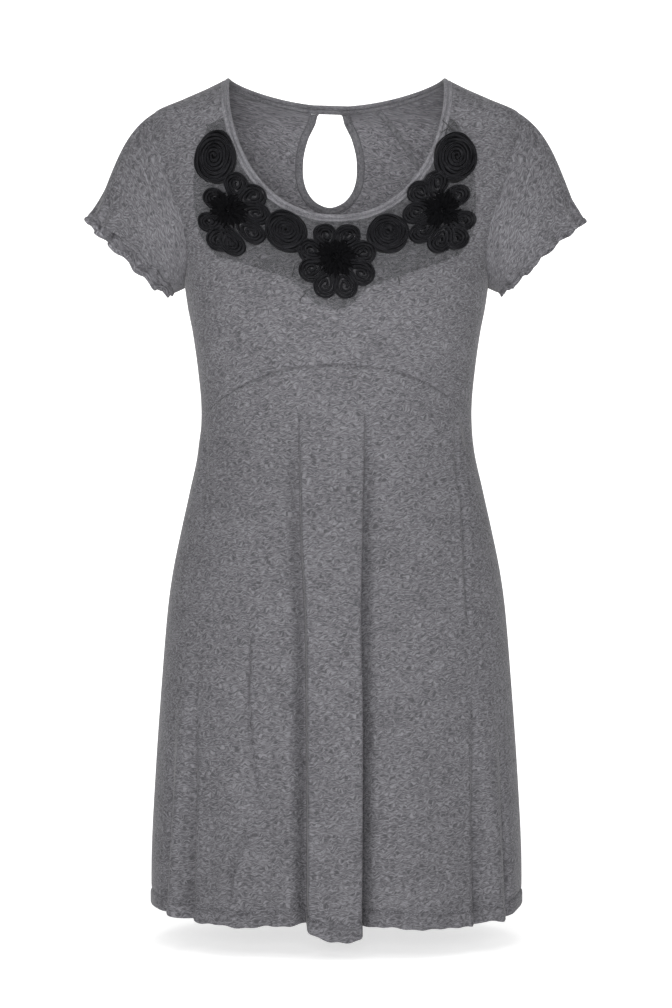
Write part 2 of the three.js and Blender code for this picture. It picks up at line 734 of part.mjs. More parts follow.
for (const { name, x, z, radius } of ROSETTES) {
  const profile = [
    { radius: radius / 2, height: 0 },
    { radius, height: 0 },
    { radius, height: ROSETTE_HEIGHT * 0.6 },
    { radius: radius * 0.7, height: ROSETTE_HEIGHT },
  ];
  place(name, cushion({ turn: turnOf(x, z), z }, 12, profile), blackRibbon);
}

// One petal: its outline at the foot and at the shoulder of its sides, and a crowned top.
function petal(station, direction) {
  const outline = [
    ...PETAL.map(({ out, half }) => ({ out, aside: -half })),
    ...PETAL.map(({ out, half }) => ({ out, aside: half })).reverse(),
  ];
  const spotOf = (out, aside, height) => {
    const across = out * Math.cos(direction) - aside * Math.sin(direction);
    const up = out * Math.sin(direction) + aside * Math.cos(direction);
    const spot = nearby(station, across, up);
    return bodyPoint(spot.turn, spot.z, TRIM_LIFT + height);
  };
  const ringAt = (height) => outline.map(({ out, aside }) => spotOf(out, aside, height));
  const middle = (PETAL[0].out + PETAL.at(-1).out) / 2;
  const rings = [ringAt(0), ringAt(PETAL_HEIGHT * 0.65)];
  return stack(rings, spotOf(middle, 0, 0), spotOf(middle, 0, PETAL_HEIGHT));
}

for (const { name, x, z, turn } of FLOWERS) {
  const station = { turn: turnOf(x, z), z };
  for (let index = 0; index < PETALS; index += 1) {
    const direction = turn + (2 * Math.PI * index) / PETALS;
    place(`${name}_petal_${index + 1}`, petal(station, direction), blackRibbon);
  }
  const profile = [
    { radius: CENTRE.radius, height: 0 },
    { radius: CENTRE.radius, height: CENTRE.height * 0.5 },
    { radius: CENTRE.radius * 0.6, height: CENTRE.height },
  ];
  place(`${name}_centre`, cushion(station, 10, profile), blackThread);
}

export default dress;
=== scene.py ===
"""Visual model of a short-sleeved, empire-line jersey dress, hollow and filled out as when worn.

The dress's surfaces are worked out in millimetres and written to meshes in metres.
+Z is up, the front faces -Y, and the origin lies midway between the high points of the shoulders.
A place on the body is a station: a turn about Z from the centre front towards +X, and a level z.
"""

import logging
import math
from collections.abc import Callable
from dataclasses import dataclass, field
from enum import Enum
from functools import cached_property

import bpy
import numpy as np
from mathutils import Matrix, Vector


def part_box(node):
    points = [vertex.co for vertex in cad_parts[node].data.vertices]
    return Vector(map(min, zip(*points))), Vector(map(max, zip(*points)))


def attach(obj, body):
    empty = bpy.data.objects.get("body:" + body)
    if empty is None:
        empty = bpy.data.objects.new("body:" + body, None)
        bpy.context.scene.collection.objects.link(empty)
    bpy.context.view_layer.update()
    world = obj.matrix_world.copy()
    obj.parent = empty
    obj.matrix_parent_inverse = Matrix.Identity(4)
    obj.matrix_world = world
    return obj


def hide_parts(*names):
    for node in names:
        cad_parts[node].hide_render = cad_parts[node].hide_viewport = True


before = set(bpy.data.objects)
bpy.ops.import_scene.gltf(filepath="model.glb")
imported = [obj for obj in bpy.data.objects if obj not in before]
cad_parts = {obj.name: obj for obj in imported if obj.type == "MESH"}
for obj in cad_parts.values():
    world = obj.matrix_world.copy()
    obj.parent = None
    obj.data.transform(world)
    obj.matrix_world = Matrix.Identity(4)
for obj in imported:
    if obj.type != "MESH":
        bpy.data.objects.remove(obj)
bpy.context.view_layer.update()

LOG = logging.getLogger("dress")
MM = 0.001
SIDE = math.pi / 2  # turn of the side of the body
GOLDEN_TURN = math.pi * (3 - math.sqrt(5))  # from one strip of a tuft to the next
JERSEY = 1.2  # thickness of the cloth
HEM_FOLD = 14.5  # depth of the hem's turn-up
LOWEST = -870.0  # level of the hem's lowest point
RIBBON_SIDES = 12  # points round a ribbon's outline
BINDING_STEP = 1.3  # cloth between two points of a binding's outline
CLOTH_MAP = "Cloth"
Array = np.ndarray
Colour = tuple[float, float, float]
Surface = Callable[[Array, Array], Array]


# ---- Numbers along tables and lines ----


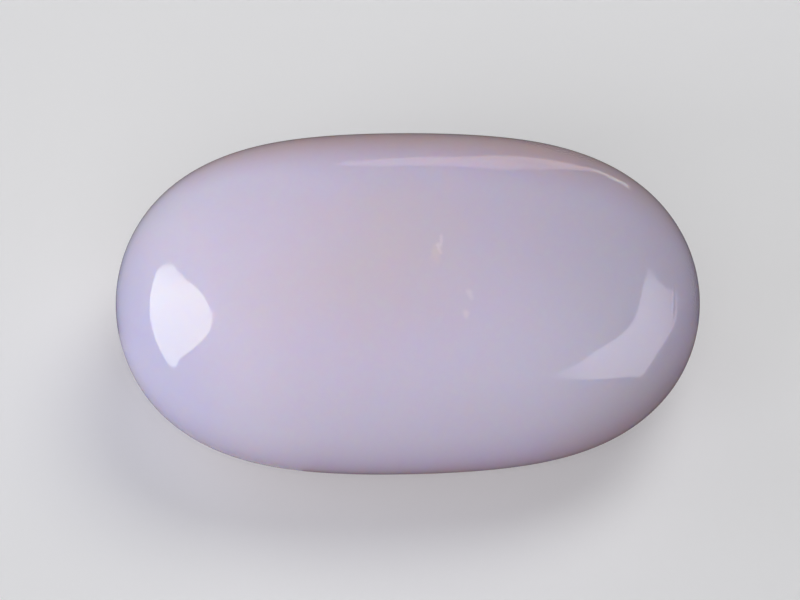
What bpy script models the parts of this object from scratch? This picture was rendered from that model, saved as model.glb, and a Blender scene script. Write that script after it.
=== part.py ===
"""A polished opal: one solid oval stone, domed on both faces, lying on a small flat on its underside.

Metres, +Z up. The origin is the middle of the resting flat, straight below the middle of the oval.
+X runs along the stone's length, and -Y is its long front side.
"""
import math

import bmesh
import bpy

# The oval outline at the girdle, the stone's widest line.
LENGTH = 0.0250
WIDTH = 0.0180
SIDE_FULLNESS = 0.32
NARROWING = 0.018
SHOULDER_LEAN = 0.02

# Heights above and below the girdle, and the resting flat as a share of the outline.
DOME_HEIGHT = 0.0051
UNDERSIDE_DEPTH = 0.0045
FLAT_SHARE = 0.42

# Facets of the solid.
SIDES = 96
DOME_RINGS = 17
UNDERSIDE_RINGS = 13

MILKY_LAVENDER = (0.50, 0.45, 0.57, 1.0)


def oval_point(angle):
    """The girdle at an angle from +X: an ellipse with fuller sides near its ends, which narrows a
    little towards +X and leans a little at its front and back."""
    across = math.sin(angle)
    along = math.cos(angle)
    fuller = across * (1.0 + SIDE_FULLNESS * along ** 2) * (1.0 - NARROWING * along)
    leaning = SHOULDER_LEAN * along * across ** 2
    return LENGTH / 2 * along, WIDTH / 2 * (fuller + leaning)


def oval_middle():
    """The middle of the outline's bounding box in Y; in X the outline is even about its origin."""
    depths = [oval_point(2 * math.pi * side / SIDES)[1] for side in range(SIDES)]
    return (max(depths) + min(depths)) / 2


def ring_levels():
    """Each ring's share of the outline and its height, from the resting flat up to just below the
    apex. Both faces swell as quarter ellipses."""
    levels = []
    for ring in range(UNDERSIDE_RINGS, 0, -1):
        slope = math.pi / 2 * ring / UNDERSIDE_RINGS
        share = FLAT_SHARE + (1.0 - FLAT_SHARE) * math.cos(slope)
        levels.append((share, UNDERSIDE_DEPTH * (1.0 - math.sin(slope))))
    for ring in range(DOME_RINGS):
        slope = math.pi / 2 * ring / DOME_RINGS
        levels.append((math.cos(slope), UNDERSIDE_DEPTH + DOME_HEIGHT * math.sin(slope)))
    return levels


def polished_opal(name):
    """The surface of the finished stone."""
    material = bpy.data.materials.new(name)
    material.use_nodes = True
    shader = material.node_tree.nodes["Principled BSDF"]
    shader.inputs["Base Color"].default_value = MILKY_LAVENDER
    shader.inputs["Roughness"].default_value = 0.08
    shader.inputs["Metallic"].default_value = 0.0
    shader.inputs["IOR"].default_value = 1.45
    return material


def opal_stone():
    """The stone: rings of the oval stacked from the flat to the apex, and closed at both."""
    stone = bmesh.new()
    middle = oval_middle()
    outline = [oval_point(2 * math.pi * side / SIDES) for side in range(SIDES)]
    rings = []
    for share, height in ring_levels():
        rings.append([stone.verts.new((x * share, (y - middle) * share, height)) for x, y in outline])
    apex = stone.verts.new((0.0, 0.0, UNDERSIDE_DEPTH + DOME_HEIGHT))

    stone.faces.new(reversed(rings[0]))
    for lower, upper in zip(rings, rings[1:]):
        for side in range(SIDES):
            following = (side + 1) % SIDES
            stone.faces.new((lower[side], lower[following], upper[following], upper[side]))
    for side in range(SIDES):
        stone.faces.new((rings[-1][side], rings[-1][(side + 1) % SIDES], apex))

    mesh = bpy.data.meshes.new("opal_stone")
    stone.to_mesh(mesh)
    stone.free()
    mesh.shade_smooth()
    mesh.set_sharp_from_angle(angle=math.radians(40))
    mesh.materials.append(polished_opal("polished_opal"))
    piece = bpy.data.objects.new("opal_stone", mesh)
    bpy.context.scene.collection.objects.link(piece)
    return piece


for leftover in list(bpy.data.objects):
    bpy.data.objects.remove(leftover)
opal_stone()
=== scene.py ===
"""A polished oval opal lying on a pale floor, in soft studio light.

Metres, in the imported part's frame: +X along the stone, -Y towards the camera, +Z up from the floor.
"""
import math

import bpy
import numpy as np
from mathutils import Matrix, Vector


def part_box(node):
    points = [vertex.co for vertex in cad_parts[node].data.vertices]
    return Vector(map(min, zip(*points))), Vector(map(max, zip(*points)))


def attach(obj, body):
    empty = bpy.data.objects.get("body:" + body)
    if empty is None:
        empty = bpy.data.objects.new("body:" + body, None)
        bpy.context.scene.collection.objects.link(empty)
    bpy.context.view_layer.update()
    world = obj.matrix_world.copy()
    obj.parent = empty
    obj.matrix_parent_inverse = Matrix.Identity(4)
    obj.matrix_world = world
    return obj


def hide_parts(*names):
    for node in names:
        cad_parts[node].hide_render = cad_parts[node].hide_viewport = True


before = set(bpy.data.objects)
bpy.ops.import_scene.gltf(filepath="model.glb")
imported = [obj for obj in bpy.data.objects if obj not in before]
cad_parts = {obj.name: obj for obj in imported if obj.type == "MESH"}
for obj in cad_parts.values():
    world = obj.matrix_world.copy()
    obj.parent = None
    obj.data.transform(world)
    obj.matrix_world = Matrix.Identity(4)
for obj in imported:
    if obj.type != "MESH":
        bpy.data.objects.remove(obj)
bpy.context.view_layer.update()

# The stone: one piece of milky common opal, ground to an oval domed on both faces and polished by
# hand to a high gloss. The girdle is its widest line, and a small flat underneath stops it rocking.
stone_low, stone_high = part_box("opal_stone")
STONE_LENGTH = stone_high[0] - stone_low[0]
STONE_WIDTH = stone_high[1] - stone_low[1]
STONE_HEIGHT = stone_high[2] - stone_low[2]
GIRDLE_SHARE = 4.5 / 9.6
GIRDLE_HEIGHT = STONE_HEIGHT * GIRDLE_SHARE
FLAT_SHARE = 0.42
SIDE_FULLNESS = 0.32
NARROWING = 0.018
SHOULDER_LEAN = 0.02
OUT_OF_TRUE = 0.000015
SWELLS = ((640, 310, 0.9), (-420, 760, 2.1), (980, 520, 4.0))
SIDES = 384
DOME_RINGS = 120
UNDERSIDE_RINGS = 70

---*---

__TASK TO COMPLETE__
Lines from the start of the material above through the line containing "as when worn." are to be duplicated exactly, and only those.

__CORRECT RESULT__
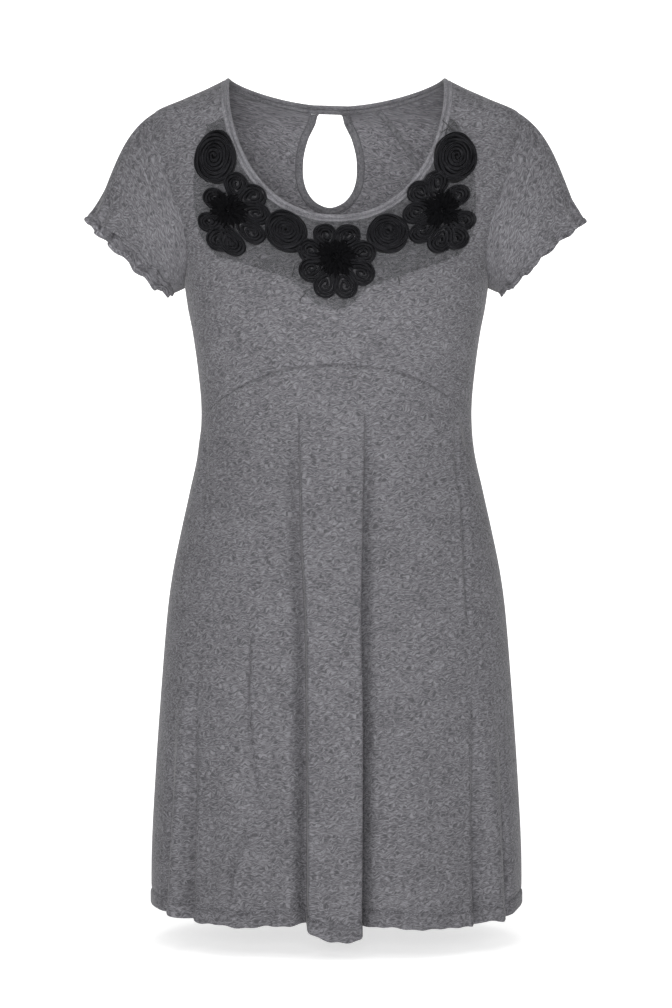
Write part 2 of the three.js and Blender code for this picture. It picks up at line 734 of part.mjs. More parts follow.
for (const { name, x, z, radius } of ROSETTES) {
  const profile = [
    { radius: radius / 2, height: 0 },
    { radius, height: 0 },
    { radius, height: ROSETTE_HEIGHT * 0.6 },
    { radius: radius * 0.7, height: ROSETTE_HEIGHT },
  ];
  place(name, cushion({ turn: turnOf(x, z), z }, 12, profile), blackRibbon);
}

// One petal: its outline at the foot and at the shoulder of its sides, and a crowned top.
function petal(station, direction) {
  const outline = [
    ...PETAL.map(({ out, half }) => ({ out, aside: -half })),
    ...PETAL.map(({ out, half }) => ({ out, aside: half })).reverse(),
  ];
  const spotOf = (out, aside, height) => {
    const across = out * Math.cos(direction) - aside * Math.sin(direction);
    const up = out * Math.sin(direction) + aside * Math.cos(direction);
    const spot = nearby(station, across, up);
    return bodyPoint(spot.turn, spot.z, TRIM_LIFT + height);
  };
  const ringAt = (height) => outline.map(({ out, aside }) => spotOf(out, aside, height));
  const middle = (PETAL[0].out + PETAL.at(-1).out) / 2;
  const rings = [ringAt(0), ringAt(PETAL_HEIGHT * 0.65)];
  return stack(rings, spotOf(middle, 0, 0), spotOf(middle, 0, PETAL_HEIGHT));
}

for (const { name, x, z, turn } of FLOWERS) {
  const station = { turn: turnOf(x, z), z };
  for (let index = 0; index < PETALS; index += 1) {
    const direction = turn + (2 * Math.PI * index) / PETALS;
    place(`${name}_petal_${index + 1}`, petal(station, direction), blackRibbon);
  }
  const profile = [
    { radius: CENTRE.radius, height: 0 },
    { radius: CENTRE.radius, height: CENTRE.height * 0.5 },
    { radius: CENTRE.radius * 0.6, height: CENTRE.height },
  ];
  place(`${name}_centre`, cushion(station, 10, profile), blackThread);
}

export default dress;
=== scene.py ===
"""Visual model of a short-sleeved, empire-line jersey dress, hollow and filled out as when worn.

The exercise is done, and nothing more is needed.